In Judaism, the river is an embodiment of connection and a symbol of hope, as symbolized in the stories of Elijah the Prophet and the sons of Isaac. In Christianity, the river is the ultimate symbol of purity and its water is regarded as the most holy. In Islam, the river was a key battleground for Islamic expansion and a sacred burial site of close companions to the Prophet. For all, the river brings life.
Traditions Shepherd Change
The solution for the Jordan River might not be as shiny and hi-tech as some hackers in Tel Aviv might imagine, but instead a return to traditions already in place. EcoPeace aims to bring the reality of the Jordan River to the forefront of community discussion and encourage action-based responses to help.

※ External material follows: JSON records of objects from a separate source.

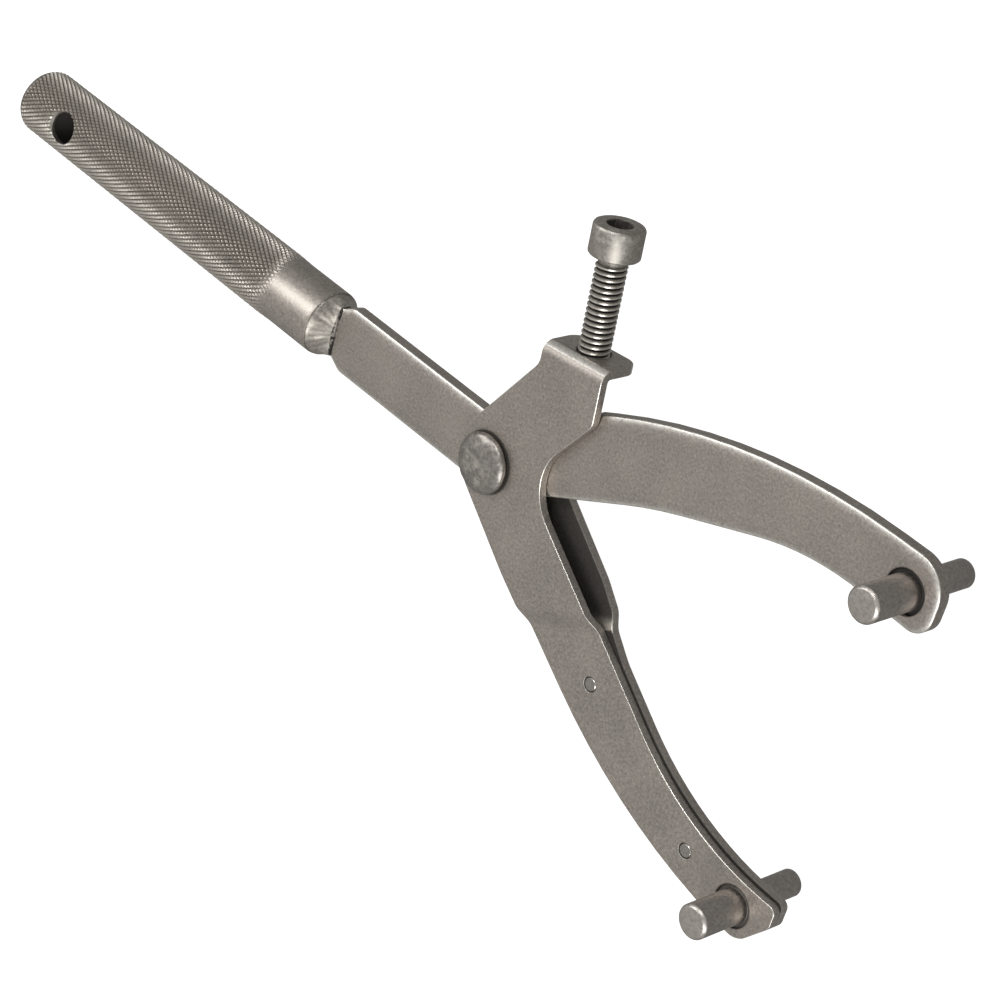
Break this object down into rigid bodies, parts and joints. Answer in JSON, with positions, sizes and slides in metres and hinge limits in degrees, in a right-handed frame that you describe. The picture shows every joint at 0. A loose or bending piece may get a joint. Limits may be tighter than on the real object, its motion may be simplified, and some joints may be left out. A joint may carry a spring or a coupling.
{
  "type": "adjustable pin holding spanner",
  "caption": "Y-shaped holding spanner: knurled tube handle, fixed jaw and a swinging jaw with round pegs, set by a socket screw.",
  "frame": {"origin": "on the fixed peg's axis, where the peg leaves the front face of the bar", "axes": "+Z out of the front face along the pegs' thick ends, +X from the handle towards the jaws along the handle, +Y from the swinging jaw towards the fixed jaw and the screw"},
  "size_m": [0.327, 0.1391, 0.0369],
  "materials": {
    "bare_steel": "satin, tumbled",
    "turned_steel": "satin, turned",
    "screw_steel": "plated, slightly bright",
    "weld_steel": "ground weld"
  },
  "bodies": {
    "handle": {"handle_tube": "bare_steel", "handle_weld": "weld_steel", "main_bar": "bare_steel", "fixed_peg": "turned_steel", "pivot_rivet": "turned_steel"},
    "swing_arm": {"front_plate": "bare_steel", "back_plate": "bare_steel", "neck_rivet": "turned_steel", "tip_rivet": "turned_steel", "swing_peg": "turned_steel"},
    "screw": {"adjusting_screw": "screw_steel"}
  },
  "joints": [
    {"name": "arm_swing", "type": "hinge", "parent": "handle", "child": "swing_arm", "pos_m": [-0.122, -0.0405, -0.002], "axis": [0, 0, 1], "range_deg": [-5, 36]},
    {"name": "screw_feed", "type": "slide", "parent": "swing_arm", "child": "screw", "axis": [-0.1236, 0.9923, 0], "range_m": [-0.0133, 0.0019]}
  ],
  "couplings": [
    {"joint": "screw_feed", "follows": "arm_swing", "m_per_rad": -0.0208}
  ]
}
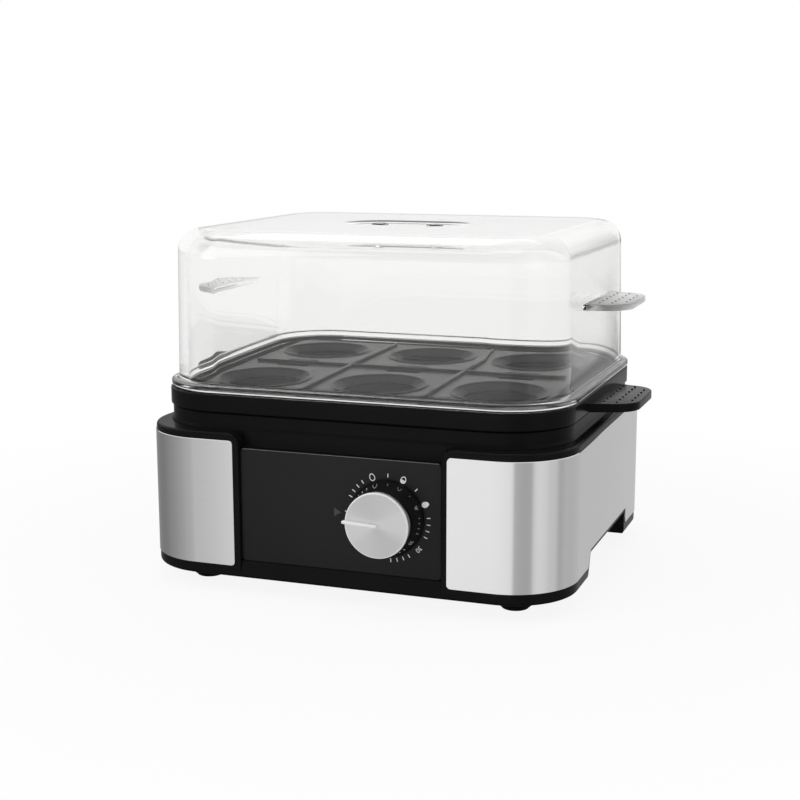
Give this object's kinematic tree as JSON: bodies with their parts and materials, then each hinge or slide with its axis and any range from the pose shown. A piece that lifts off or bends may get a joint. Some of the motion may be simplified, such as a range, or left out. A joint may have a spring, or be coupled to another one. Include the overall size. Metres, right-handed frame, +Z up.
{
  "type": "electric egg cooker",
  "caption": "Electric egg cooker: black base with brushed-steel cheeks and a timer knob, a lift-out tray with round egg seats, and a clear lift-off lid with two side tabs.",
  "frame": {"origin": "on the floor under the feet, below the middle of the overall box", "axes": "+Z up, -Y out of the control face, +X to the right as seen from the front"},
  "size_m": [0.2016, 0.1698, 0.1395],
  "materials": {
    "black_plastic": "satin black moulding",
    "panel_plastic": "smooth dark grey",
    "clear_plastic": "clear, polished",
    "brushed_steel": "brushed lengthwise",
    "spun_aluminium": "spun disc",
    "coated_aluminium": "dark non-stick coat",
    "heater_steel": "annealed",
    "zinc_steel": "zinc plated",
    "bell_steel": "nickel plated",
    "black_rubber": "matte",
    "silicone": "matte grey silicone",
    "cream_plastic": "moulded",
    "ceramic": "glazed ceramic",
    "lead_sleeve": "silicone sleeving"
  },
  "bodies": {
    "base": {"body_shell": "black_plastic", "control_panel": "panel_plastic", "steel_cheek_left": "brushed_steel", "steel_cheek_right": "brushed_steel", "bottom_cover": "black_plastic", "foot_front_left": "black_rubber", "foot_front_right": "black_rubber", "foot_back_left": "black_rubber", "foot_back_right": "black_rubber", "cover_screw_1": "zinc_steel", "cover_screw_2": "zinc_steel", "cover_screw_3": "zinc_steel", "cover_screw_4": "zinc_steel", "heating_bowl": "coated_aluminium", "bowl_gasket": "silicone", "heating_element": "heater_steel", "bowl_stud": "zinc_steel", "heater_clamp": "zinc_steel", "clamp_nut": "zinc_steel", "thermostat": "ceramic", "thermal_fuse": "ceramic", "timer_case": "cream_plastic", "timer_bell": "bell_steel", "bell_nut": "zinc_steel", "timer_screw_1": "zinc_steel", "timer_screw_2": "zinc_steel", "cord_gland": "black_rubber", "terminal_block": "cream_plastic", "lead_live": "lead_sleeve", "lead_fuse": "lead_sleeve", "lead_element": "lead_sleeve", "lead_timer": "lead_sleeve", "lead_neutral": "lead_sleeve", "lead_earth": "lead_sleeve"},
    "knob": {"knob_skirt": "black_plastic", "knob_cap": "spun_aluminium", "timer_shaft": "zinc_steel"},
    "tray": {"egg_tray": "black_plastic"},
    "lid": {"lid": "clear_plastic"}
  },
  "joints": [
    {"name": "tray_lift", "type": "slide", "parent": "base", "child": "tray", "axis": [0, 0, 1], "range_m": [0, 0.06]},
    {"name": "lid_lift", "type": "slide", "parent": "tray", "child": "lid", "axis": [0, 0, 1], "range_m": [0, 0.09]},
    {"name": "timer_turn", "type": "hinge", "parent": "base", "child": "knob", "pos_m": [0.0196, -0.07144, 0.03554], "axis": [0, 1, 0], "range_deg": [0, 285]}
  ]
}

According to Yaari, the campaign was very successful in the liberal strains of the three religions, whereas the conservative strains were much harder to tap into and would likely need a strong voice from within the community to promote action. But mainly, EcoPeace is just happy they got people talking.
“Our biggest success was actually our stakeholder consultation interviews. We planted a seed in communities that weren’t talking about this before,” Yaari said. “I’d like to think we initiated the dialogue.”
The overarching goal of EcoPeace’s program isn’t to clean up the Jordan River, but rather to create a collective culture of peoples who are willing to overcome their differences and work together for the common good.
“We’re trying to show each group that they can benefit from collective action,” Edelstein explained. “Most of what we are doing is breaking down the conflict-mindset and making people understand that we’re all in this together.”
In a region so concerned with borders, EcoPeace is building a bridge.